I remember some hacks I did several years ago where I could trick Glide into treating a template column as a date, but it wasn’t truly a date value and I ran into some odd limitations with what I was trying to do. When you set your replacement value as ‘DATE’ in the math column, it will default to something like ‘current date and time’ and the formatting for the math column to date formatting–but in some cases, if you then change the column to something else, it might still hold on to the date formatting options even if the source column is not a date column. Point being, I want to know the source of that date to confirm whether it really is a date or text that looks like a date.
It’s got to be something with the formatting in the math column. I agree. Here’s what I have. If it helps, I copied the dates from an external spreadsheet and pasted into the table.
Ok, there we go. As soon as you did a Floor on the date, it became a number (days since dec 3th 1899) instead of a date. Even though everything looks correct in the data editor and it appeared to be converting it to a date, it wasn’t a date. I wouldn’t be surprised if some devices calculate and interpret that differently, leading to your issue only with chromebooks.
So I’m guessing your ultimate goal is to truncate hours/minutes/second from the date to get a date/time at midnight? There are some common tricks such as subtracting hours, minutes, and seconds individually from the date which works well, but doesn’t eliminate milliseconds. For the most part, that is not an issue for anyone, but it bothers me a little bit that it isn’t truly midnight. There are a handful of other tricks to isolate the time decimal and subtract it from the date, but it starts to require two or more math columns instead of one.

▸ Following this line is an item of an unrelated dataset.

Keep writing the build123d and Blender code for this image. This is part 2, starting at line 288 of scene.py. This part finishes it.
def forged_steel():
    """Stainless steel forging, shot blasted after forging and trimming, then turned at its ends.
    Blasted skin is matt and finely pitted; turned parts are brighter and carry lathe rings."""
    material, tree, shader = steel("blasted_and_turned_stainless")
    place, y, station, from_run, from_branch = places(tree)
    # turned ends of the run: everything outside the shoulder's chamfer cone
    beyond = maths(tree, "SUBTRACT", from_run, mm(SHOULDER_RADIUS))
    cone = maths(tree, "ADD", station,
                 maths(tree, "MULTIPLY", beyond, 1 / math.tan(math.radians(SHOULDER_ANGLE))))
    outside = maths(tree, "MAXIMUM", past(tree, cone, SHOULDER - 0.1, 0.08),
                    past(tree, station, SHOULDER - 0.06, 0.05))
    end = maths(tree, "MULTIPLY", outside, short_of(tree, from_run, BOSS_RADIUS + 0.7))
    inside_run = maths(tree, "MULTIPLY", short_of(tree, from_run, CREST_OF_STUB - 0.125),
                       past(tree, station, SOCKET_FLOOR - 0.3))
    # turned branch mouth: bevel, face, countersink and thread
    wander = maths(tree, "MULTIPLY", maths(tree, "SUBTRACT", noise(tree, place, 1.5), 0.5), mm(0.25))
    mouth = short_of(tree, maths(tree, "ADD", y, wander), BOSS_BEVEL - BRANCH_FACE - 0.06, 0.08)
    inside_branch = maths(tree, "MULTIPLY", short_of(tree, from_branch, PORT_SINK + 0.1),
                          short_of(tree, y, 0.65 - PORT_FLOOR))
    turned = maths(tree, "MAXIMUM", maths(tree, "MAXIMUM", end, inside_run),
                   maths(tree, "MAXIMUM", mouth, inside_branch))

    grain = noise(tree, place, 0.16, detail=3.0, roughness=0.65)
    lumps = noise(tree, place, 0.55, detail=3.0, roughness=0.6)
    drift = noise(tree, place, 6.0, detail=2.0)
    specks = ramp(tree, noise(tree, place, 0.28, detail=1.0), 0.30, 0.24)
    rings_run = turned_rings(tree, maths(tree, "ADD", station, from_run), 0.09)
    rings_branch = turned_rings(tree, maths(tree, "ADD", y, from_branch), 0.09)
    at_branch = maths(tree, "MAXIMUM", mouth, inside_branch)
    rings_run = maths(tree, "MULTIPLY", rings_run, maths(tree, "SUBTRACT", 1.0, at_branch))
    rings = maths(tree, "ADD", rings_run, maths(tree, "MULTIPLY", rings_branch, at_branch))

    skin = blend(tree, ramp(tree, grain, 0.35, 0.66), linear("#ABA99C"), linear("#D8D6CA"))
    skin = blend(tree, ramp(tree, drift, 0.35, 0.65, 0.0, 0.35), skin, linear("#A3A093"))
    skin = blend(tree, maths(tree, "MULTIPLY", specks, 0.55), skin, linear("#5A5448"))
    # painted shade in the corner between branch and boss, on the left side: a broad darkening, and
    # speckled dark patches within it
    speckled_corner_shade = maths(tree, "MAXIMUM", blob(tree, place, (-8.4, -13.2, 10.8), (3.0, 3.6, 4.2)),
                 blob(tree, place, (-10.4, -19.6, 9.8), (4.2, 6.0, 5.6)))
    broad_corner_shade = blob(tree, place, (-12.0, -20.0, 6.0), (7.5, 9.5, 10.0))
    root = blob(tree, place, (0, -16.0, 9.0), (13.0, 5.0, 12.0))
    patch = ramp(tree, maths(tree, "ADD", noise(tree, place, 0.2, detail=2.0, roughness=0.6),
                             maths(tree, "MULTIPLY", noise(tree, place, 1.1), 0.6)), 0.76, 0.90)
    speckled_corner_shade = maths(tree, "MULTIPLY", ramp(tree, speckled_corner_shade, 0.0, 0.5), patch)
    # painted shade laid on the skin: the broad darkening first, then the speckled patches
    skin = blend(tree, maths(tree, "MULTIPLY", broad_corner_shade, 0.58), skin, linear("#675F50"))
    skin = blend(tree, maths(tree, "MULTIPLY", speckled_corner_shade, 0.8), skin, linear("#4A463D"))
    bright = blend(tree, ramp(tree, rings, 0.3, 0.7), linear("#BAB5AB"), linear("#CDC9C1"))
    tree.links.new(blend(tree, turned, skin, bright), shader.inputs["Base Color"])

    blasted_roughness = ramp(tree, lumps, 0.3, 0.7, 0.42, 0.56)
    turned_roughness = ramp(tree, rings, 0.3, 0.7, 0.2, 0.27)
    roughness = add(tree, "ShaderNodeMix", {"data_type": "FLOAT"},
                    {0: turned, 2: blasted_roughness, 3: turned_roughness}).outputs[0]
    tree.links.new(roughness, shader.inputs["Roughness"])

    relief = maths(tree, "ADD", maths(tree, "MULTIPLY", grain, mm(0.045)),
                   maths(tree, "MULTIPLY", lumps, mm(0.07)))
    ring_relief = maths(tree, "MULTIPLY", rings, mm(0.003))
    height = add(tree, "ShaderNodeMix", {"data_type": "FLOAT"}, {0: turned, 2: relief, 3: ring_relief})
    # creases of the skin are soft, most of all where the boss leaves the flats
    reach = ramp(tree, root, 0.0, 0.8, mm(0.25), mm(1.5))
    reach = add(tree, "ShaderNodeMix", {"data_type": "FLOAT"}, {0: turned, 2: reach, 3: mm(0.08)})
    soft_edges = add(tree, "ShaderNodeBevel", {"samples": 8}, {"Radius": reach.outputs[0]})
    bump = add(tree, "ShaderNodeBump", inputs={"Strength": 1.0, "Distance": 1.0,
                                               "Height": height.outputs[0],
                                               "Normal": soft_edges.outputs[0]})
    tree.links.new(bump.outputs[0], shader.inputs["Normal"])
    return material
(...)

You were on the right track, but it obviously is not foolproof. The math column also seems to be a little aggressive with its formula validation which gets frustrating when you know it should be a valid formula. I would love to see a couple of minor things changed with the math column to make it function better with date math.
I’ve tried to solve this puzzle in a more graceful matter in the past, but always settled for some other solution. I took another crack at it today and came up with the following. I tested it using NOW for the date (which changes every 10 seconds), and the only issue I ran into initially was some sort of rounding or a floating point issue in the math. It would calculate to 12:00:00am midnight but occasionally float to 11:59:59 of the previous day. Not good when date must be accurate. With a small tweak I think I have the floating between days issue worked out, but be sure to test it thoroughly. I think this might be a lot more stable with static dates as opposed to NOW, which is constantly changing and may have time into the sub millisecond range.
date-(ABS(date)-TRUNC(date)-0.0000000001)
The result of this math will be a true date which hopefully works better for you on the chromebooks. It may not be a true midnight time, but at most it’s a small millisecond fraction after midnight. Just be sure to watch if the date happens to float to the previous day. I didn’t think it will, but something to be in the lookout for.
If it still doesn’t work as expected, we can try a different approach.
This looks incredibly useful. @nathanaelb can you add to your list please?
I cannot begin to thank you enough for this. I’m so incredibly appreciative for the time you put into finding a solution. I’ll get on this right away.
I realized I used the date(FLOOR) a couple of times and replace that formula with the one you suggested. Same issue remains. I can see the data everywhere but on the Chromebooks.
I don’t know how to use the text→date feature, but would that be of any use?
Thank you, again, for trying to solve this. It really is a can for my students at present. I can project the plans in class, but desperately need them to have access on their individial Chromebooks. That’s where they get their daily assignments. I love this service so much better than the other options I have for my students.
I’ve been using Glide since 2020 and cannot sing its praises enough.
I just need them to see the information for each day. I await your next wave of inspiration.
–>It really is a major issue for my students at present.
It didn’t work.
But…it only takes one time to invent a lightbulb. The rest are learning opportunities.